Originally Posted by Hamzawesome
How do I find the definite integral of 1 / (x^1/2 + 2x + x^3/2) dx, with upper limit of 4 and lower limit of 0? The hint says that I need to factor out the denominator, with which I got x^1/2 times (1 + 2x^1/2 + x). What do I do from here, and would u/du substitution be the best way? Thanks!
Put $\displaystyle u=\sqrt{x}$ then simplify and use partial fractions.

CB

3. ## Re: Definite integral

Originally Posted by Hamzawesome
How do I find the definite integral of 1 / (x^1/2 + 2x + x^3/2) dx, with upper limit of 4 and lower limit of 0? The hint says that I need to factor out the denominator, with which I got x^1/2 times (1 + 2x^1/2 + x). What do I do from here, and would u/du substitution be the best way? Thanks!
$\displaystyle \sqrt{x}=t \Rightarrow \frac{1}{2\sqrt{x}}dx=dt$

$\displaystyle I=2\cdot\int\limits_{0}^{2} \frac{1}{t^2+2t+1} \, dt =2\cdot\int\limits_{0}^{2} \frac{1}{(t+1)^2} \, dt$

4. ## Re: Definite integral

Originally Posted by princeps
$\displaystyle \sqrt{x}=t \Rightarrow \frac{1}{2\sqrt{x}}dx=dt$

$\displaystyle I=2\cdot\int\limits_{0}^{2} \frac{1}{t^2+2t+1} \, dt =2\cdot\int\limits_{0}^{2} \frac{1}{(t+1)^2} \, dt$
Why did you put for the interval of the integral (2,0)? In the problem the upper limit is 4 and the lower limit is 0, did you put 2 and 0 for the limits by mistake or was that supposed to be there?
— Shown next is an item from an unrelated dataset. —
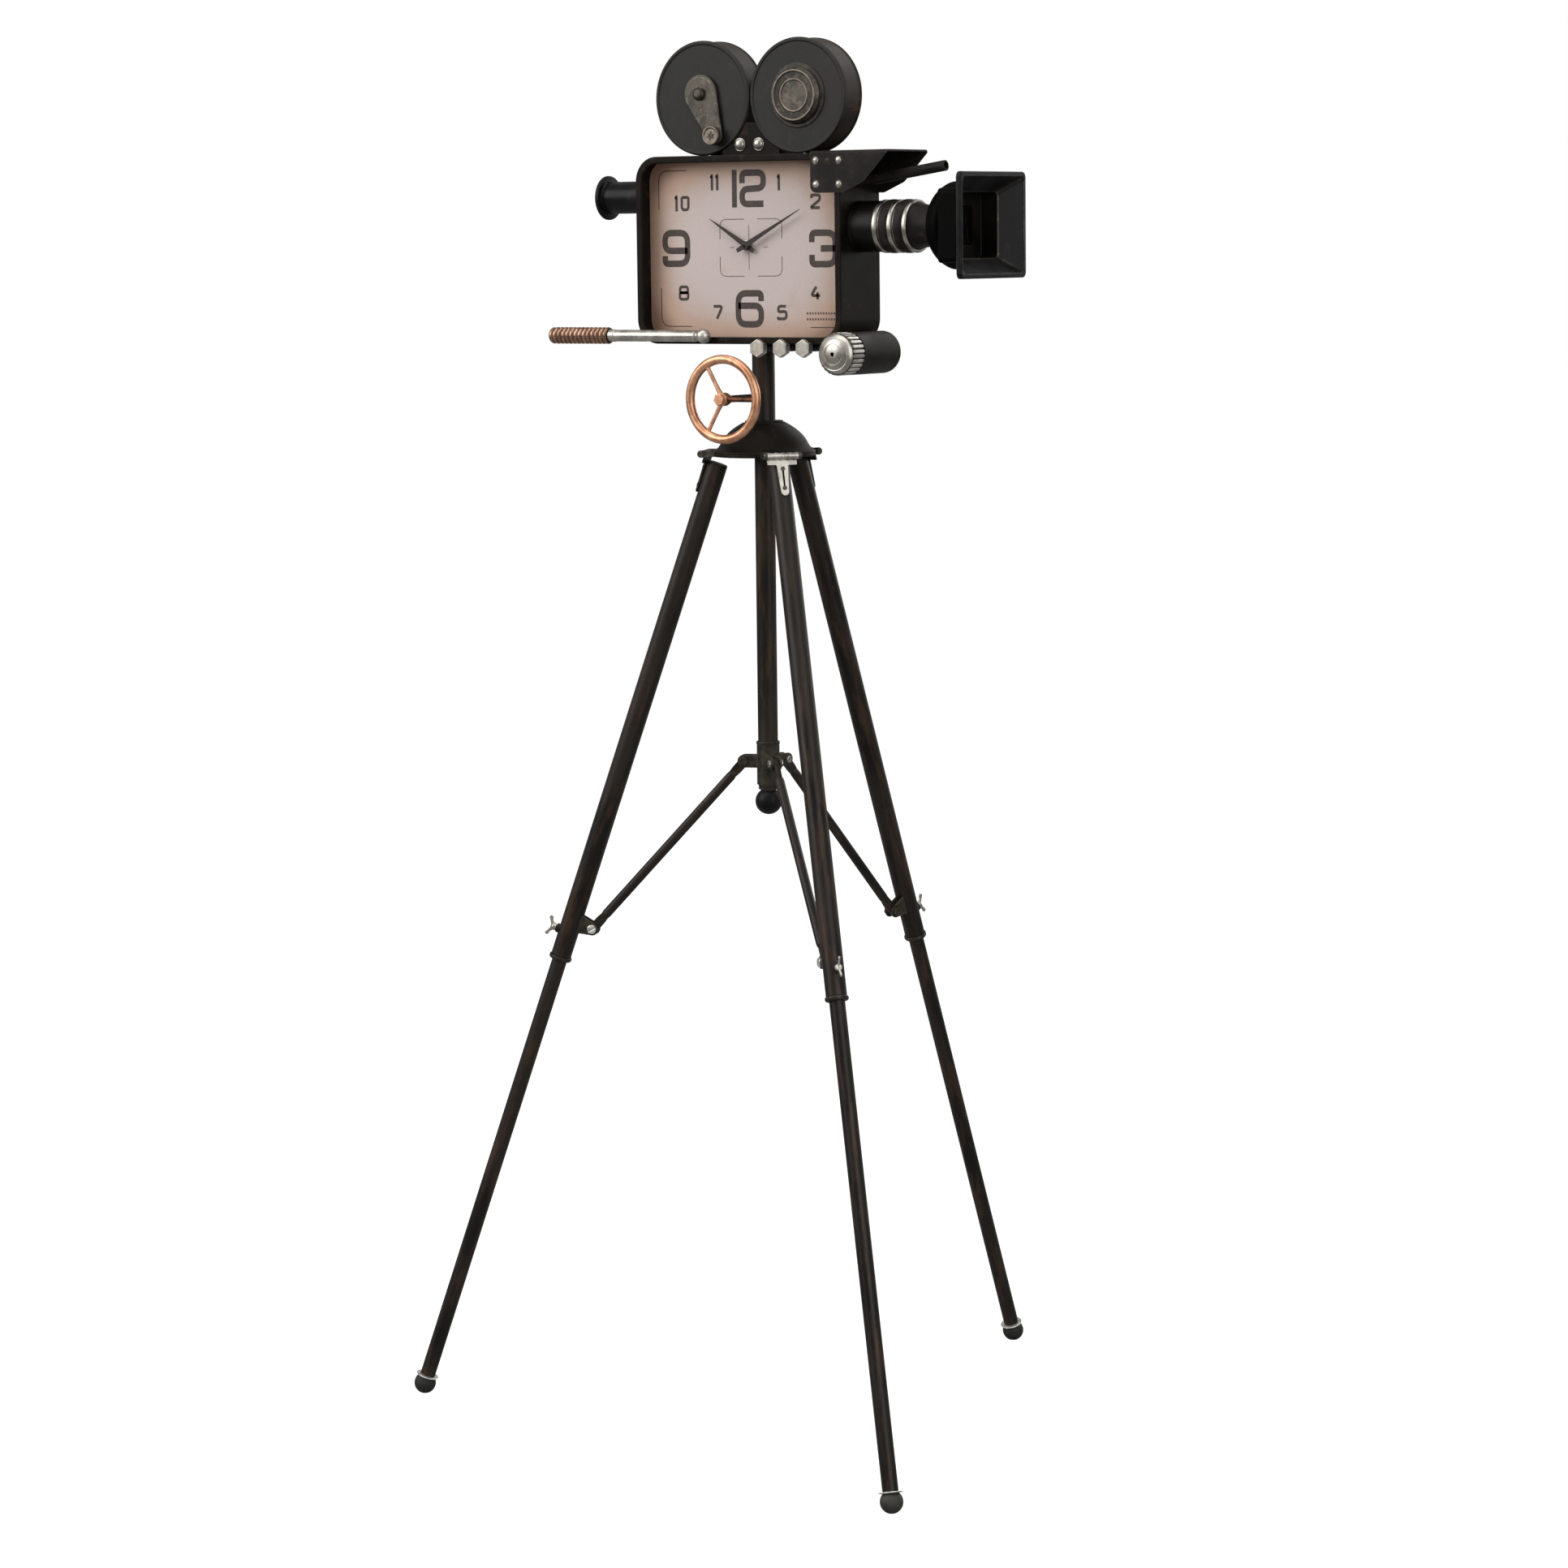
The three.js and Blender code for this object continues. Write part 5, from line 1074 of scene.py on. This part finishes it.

5. ## Re: Definite integral

Originally Posted by Hamzawesome
Why did you put for the interval of the integral (2,0)? In the problem the upper limit is 4 and the lower limit is 0, did you put 2 and 0 for the limits by mistake or was that supposed to be there?
Since substitution is $\displaystyle \sqrt {x}=t$ you have to change limits .

$\displaystyle \sqrt{0}=0$ and $\displaystyle \sqrt{4}=2$

6. ## Re: Definite integral

Originally Posted by princeps
Since substitution is $\displaystyle \sqrt {x}=t$ you have to change limits .

$\displaystyle \sqrt{0}=0$ and $\displaystyle \sqrt{4}=2$
After that I used u/du substitution for that last integral you included; u = t + 1 and du = dt, so the integral was 2int(2,0) du/u^2 which ended up as [-2/u](2,0) and then [-2/t+1](2,0) so for the final answers I got 4/3.

7. ## Re: Definite integral

Originally Posted by Hamzawesome
After that I used u/du substitution for that last integral you included; u = t + 1 and du = dt, so the integral was 2int(2,0) du/u^2 which ended up as [-2/u](2,0) and then [-2/t+1](2,0) so for the final answers I got 4/3.
That should be a correct answer...

8. ## Re: Definite integral

Originally Posted by princeps
That should be a correct answer...
I hope you don't mean there are more than one....lol. Thanks, regardless.

9. ## Re: Definite integral

interesting to note that the original definite integral is improper ...